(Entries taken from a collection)
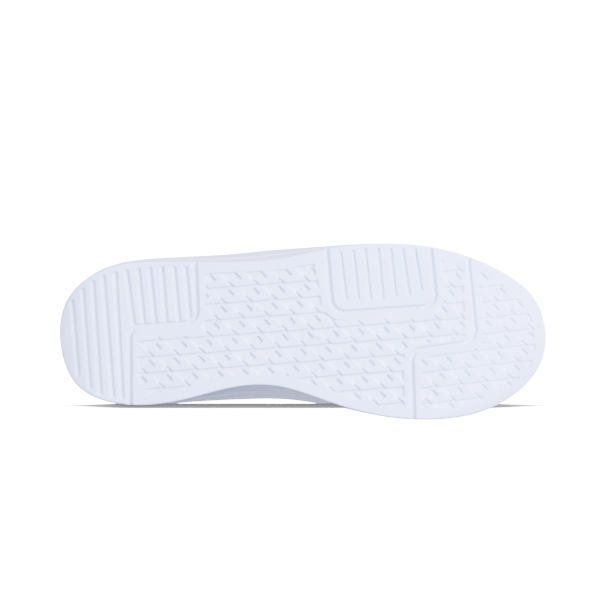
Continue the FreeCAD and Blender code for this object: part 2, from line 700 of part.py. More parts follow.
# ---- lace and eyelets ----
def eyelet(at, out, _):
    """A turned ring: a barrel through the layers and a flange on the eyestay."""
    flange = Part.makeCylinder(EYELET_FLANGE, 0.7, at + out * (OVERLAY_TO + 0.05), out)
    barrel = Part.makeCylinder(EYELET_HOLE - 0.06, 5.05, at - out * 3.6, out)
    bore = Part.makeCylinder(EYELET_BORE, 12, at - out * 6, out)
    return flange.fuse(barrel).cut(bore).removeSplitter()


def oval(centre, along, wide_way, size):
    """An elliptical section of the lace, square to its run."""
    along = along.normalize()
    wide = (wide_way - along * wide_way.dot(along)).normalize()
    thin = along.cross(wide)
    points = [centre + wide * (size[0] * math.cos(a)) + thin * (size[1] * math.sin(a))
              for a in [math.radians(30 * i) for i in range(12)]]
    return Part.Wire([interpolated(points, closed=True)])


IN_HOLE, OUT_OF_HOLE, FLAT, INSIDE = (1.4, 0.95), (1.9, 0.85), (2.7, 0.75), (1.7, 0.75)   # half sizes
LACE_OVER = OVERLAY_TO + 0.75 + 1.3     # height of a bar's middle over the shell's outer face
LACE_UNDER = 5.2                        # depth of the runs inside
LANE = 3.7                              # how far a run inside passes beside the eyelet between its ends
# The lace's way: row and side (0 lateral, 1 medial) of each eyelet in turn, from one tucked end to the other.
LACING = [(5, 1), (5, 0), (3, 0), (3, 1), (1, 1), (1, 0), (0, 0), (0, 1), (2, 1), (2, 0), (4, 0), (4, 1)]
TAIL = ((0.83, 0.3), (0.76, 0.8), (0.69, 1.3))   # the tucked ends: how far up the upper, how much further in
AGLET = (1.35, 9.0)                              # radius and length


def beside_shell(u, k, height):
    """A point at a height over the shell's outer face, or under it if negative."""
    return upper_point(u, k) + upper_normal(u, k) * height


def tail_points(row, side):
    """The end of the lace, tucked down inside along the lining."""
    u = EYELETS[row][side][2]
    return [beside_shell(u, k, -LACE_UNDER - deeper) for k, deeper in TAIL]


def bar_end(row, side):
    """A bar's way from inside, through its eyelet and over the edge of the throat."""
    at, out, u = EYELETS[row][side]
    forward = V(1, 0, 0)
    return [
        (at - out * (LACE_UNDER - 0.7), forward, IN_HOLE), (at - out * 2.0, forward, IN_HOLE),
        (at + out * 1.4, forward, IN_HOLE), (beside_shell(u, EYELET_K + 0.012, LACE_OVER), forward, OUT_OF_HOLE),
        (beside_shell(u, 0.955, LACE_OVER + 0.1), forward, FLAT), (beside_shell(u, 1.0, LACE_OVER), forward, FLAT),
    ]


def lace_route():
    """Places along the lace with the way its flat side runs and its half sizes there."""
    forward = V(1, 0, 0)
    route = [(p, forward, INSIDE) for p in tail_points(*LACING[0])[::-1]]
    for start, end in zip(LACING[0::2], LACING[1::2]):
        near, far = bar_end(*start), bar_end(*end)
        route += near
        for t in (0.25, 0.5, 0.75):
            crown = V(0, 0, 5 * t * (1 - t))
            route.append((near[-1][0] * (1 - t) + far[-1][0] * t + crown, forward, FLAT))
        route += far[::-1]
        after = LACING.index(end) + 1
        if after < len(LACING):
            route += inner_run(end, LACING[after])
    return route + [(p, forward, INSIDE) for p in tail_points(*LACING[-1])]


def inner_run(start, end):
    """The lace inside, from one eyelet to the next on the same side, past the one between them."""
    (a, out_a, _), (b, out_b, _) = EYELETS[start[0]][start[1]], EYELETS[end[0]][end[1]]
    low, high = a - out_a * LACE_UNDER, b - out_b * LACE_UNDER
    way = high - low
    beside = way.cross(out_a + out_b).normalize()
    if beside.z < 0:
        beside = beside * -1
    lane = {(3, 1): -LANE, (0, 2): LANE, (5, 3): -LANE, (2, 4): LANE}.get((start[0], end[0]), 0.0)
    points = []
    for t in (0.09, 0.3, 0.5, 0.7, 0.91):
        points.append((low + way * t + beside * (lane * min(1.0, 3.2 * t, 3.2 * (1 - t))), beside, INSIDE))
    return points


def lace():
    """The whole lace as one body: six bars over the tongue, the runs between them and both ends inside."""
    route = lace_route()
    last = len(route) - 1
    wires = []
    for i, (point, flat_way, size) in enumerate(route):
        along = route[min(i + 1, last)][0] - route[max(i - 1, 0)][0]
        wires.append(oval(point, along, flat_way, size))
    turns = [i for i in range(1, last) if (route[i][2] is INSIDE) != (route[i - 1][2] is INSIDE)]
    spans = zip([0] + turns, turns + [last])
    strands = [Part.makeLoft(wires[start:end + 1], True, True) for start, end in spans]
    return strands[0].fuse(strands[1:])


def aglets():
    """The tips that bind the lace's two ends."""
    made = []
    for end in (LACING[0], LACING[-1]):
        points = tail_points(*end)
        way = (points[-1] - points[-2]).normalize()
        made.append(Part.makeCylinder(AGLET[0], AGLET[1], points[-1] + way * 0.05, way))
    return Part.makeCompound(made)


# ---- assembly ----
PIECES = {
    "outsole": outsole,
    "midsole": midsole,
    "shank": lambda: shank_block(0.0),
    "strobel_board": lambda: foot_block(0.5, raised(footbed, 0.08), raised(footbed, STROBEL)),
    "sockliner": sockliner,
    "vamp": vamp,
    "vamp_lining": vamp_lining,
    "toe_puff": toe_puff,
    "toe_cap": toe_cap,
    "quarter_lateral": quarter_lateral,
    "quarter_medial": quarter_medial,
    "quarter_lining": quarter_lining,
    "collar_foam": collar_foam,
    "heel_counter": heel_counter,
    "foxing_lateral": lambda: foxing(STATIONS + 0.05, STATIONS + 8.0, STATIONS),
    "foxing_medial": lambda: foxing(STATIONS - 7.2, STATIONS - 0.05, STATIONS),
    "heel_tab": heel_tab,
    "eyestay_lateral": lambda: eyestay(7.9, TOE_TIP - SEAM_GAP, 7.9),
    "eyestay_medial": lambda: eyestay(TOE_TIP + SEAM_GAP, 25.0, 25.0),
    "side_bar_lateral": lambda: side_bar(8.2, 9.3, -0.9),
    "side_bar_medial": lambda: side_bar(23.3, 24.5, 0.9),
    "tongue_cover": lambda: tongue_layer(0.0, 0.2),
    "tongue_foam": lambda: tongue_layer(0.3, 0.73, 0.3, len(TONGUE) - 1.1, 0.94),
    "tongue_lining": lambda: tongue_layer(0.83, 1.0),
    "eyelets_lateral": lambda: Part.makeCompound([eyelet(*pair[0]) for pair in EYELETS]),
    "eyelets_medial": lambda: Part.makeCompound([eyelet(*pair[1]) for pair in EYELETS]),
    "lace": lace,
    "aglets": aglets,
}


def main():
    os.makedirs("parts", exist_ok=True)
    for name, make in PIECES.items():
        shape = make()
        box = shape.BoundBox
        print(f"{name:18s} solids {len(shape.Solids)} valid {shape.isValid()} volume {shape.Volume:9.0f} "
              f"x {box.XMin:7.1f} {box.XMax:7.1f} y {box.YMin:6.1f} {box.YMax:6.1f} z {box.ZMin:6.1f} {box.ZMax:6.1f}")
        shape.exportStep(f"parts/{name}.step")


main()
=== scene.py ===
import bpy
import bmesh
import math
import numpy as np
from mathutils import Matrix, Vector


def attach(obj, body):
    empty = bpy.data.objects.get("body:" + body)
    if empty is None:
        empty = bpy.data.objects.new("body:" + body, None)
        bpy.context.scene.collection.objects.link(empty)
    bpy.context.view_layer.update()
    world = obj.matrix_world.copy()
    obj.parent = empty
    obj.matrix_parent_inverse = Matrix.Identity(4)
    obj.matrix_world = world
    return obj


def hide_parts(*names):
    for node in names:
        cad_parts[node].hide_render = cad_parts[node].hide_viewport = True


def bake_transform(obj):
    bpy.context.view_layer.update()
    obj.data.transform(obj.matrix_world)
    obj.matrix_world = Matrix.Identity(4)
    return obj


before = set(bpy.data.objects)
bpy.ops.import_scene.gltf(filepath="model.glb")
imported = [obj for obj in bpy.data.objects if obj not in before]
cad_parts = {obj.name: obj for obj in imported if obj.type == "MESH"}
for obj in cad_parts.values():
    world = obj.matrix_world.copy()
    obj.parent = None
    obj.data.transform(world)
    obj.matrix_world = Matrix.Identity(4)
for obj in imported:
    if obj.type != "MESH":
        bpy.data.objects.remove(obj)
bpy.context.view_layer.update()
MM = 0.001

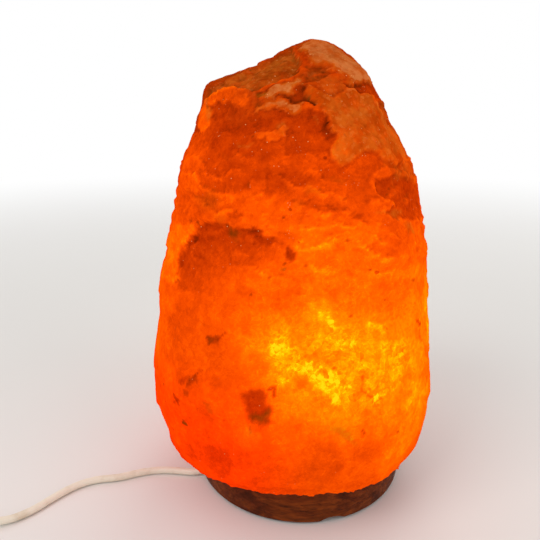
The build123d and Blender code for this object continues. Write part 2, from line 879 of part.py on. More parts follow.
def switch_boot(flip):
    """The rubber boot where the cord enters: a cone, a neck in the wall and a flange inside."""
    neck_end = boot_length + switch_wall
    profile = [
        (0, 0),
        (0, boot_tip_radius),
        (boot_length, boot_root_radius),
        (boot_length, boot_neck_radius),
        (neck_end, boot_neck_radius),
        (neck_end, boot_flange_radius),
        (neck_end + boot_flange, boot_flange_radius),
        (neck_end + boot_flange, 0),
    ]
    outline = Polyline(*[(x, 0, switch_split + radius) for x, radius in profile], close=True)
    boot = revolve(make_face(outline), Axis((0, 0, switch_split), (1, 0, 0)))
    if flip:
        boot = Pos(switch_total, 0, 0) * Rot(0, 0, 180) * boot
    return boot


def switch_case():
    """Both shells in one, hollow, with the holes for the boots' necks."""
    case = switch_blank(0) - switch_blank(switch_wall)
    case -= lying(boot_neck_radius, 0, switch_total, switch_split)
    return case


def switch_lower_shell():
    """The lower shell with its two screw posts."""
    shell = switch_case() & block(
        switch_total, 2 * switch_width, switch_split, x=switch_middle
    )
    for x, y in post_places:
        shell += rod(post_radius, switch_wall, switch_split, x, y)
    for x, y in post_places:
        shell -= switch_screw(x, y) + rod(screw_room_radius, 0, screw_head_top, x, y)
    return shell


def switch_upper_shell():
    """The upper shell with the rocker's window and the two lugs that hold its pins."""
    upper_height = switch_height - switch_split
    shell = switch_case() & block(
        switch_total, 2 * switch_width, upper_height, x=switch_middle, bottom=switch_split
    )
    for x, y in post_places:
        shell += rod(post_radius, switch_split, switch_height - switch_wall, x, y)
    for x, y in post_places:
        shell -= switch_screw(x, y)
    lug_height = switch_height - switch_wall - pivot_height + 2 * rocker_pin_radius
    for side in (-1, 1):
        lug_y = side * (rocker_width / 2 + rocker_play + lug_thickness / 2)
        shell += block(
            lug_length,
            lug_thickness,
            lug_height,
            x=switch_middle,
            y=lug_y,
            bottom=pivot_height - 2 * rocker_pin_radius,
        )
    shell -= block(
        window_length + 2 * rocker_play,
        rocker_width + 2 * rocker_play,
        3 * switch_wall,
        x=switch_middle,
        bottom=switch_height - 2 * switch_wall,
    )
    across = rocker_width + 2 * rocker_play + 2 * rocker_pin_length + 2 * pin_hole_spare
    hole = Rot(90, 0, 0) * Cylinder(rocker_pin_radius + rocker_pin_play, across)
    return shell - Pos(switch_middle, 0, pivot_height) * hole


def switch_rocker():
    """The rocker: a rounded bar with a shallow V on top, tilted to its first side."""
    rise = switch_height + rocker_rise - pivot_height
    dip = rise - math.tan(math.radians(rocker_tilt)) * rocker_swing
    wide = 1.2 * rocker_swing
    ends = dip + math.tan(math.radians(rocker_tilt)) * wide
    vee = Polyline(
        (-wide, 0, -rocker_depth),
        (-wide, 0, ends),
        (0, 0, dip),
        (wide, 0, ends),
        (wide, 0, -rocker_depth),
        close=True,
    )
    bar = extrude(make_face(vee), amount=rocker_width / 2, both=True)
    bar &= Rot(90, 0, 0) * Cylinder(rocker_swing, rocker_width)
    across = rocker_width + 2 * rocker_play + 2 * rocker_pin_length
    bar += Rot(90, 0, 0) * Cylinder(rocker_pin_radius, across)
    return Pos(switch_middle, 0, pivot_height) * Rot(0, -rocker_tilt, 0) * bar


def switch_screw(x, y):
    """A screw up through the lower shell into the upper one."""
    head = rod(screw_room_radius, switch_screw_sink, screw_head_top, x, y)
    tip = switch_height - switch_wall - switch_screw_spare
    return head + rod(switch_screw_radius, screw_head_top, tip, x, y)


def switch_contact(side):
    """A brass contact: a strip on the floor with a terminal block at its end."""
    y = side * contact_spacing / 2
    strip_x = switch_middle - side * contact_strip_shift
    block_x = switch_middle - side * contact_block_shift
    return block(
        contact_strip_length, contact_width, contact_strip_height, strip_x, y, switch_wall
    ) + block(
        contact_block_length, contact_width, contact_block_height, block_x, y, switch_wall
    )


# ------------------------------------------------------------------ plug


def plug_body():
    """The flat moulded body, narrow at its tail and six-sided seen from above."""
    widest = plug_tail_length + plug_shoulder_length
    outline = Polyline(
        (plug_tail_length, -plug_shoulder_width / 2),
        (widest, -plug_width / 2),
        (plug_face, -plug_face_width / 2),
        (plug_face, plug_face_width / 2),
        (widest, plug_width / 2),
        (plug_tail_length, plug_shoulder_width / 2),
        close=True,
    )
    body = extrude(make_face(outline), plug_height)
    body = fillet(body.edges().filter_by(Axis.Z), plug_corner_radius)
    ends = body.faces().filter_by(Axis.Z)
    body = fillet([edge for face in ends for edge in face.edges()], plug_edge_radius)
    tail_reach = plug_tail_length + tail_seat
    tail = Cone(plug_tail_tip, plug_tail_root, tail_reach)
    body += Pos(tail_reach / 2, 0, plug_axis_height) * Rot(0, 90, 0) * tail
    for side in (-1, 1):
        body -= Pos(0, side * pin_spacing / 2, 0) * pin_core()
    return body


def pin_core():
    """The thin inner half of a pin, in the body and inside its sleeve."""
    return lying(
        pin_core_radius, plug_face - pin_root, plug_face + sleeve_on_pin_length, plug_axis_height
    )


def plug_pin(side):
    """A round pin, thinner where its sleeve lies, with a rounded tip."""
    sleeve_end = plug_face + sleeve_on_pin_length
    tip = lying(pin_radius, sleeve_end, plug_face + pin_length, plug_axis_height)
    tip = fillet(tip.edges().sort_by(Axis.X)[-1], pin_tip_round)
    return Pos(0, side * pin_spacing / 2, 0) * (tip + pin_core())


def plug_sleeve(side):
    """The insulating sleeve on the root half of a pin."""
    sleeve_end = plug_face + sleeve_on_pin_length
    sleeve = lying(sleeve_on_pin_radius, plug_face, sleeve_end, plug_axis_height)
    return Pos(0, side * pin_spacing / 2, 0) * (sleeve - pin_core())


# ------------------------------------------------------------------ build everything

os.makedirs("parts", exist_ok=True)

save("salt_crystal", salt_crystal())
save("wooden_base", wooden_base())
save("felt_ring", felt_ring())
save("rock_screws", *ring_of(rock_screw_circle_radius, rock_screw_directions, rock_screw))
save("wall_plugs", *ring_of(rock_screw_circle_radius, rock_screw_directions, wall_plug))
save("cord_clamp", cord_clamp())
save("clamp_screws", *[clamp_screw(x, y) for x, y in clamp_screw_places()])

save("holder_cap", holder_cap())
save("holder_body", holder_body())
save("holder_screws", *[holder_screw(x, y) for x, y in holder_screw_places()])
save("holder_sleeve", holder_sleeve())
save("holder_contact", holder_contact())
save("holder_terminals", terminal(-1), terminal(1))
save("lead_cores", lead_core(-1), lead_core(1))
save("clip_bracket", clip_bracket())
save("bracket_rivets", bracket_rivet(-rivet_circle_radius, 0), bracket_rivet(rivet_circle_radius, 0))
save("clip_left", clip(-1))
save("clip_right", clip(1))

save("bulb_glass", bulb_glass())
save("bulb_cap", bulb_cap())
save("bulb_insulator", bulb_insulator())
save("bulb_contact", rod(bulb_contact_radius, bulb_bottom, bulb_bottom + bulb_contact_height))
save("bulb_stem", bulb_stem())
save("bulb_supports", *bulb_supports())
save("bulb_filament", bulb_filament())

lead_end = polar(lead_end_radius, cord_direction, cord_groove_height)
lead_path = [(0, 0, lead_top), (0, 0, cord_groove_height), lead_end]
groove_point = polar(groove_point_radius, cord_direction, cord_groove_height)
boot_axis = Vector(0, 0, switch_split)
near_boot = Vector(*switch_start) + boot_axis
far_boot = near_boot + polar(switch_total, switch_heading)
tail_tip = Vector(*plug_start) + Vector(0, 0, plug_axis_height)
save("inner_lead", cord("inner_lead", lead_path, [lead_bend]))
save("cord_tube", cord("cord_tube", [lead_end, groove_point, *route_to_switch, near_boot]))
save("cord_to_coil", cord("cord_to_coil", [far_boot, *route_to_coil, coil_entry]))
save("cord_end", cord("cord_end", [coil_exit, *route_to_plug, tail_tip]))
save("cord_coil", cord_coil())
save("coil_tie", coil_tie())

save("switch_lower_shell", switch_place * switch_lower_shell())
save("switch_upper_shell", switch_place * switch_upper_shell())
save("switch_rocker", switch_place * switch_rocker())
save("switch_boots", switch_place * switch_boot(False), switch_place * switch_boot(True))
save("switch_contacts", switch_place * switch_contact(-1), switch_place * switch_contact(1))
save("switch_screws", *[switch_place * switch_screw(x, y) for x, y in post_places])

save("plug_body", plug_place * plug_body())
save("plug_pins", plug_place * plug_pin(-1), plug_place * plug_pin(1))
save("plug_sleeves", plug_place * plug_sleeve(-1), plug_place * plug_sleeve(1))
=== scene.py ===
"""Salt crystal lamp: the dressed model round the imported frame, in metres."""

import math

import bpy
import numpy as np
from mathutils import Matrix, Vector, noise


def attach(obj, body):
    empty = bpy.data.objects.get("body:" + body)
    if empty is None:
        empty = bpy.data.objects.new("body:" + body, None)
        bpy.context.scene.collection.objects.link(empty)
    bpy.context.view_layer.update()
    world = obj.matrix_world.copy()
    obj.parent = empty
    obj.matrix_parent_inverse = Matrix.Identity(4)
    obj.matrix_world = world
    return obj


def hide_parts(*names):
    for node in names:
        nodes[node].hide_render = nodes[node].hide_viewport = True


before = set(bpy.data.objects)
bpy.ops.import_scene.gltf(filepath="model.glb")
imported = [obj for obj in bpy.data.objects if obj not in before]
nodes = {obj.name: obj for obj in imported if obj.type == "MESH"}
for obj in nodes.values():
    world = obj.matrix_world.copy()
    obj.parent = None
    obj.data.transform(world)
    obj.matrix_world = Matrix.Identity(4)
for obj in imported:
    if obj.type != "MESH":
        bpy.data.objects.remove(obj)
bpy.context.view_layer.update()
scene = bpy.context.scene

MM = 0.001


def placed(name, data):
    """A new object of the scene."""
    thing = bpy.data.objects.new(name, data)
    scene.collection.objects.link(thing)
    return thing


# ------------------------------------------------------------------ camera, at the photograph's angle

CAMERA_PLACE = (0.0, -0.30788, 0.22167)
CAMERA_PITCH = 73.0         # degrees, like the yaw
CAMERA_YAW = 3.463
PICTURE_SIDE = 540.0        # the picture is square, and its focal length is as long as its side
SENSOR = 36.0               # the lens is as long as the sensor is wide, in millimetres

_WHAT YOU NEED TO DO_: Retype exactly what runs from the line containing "switch_place * switch_boot(True))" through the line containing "return thing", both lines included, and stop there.

_WRITTEN SOLUTION_:
save("switch_boots", switch_place * switch_boot(False), switch_place * switch_boot(True))
save("switch_contacts", switch_place * switch_contact(-1), switch_place * switch_contact(1))
save("switch_screws", *[switch_place * switch_screw(x, y) for x, y in post_places])

save("plug_body", plug_place * plug_body())
save("plug_pins", plug_place * plug_pin(-1), plug_place * plug_pin(1))
save("plug_sleeves", plug_place * plug_sleeve(-1), plug_place * plug_sleeve(1))
=== scene.py ===
"""Salt crystal lamp: the dressed model round the imported frame, in metres."""

import math

import bpy
import numpy as np
from mathutils import Matrix, Vector, noise


def attach(obj, body):
    empty = bpy.data.objects.get("body:" + body)
    if empty is None:
        empty = bpy.data.objects.new("body:" + body, None)
        bpy.context.scene.collection.objects.link(empty)
    bpy.context.view_layer.update()
    world = obj.matrix_world.copy()
    obj.parent = empty
    obj.matrix_parent_inverse = Matrix.Identity(4)
    obj.matrix_world = world
    return obj


def hide_parts(*names):
    for node in names:
        nodes[node].hide_render = nodes[node].hide_viewport = True


before = set(bpy.data.objects)
bpy.ops.import_scene.gltf(filepath="model.glb")
imported = [obj for obj in bpy.data.objects if obj not in before]
nodes = {obj.name: obj for obj in imported if obj.type == "MESH"}
for obj in nodes.values():
    world = obj.matrix_world.copy()
    obj.parent = None
    obj.data.transform(world)
    obj.matrix_world = Matrix.Identity(4)
for obj in imported:
    if obj.type != "MESH":
        bpy.data.objects.remove(obj)
bpy.context.view_layer.update()
scene = bpy.context.scene

MM = 0.001


def placed(name, data):
    """A new object of the scene."""
    thing = bpy.data.objects.new(name, data)
    scene.collection.objects.link(thing)
    return thing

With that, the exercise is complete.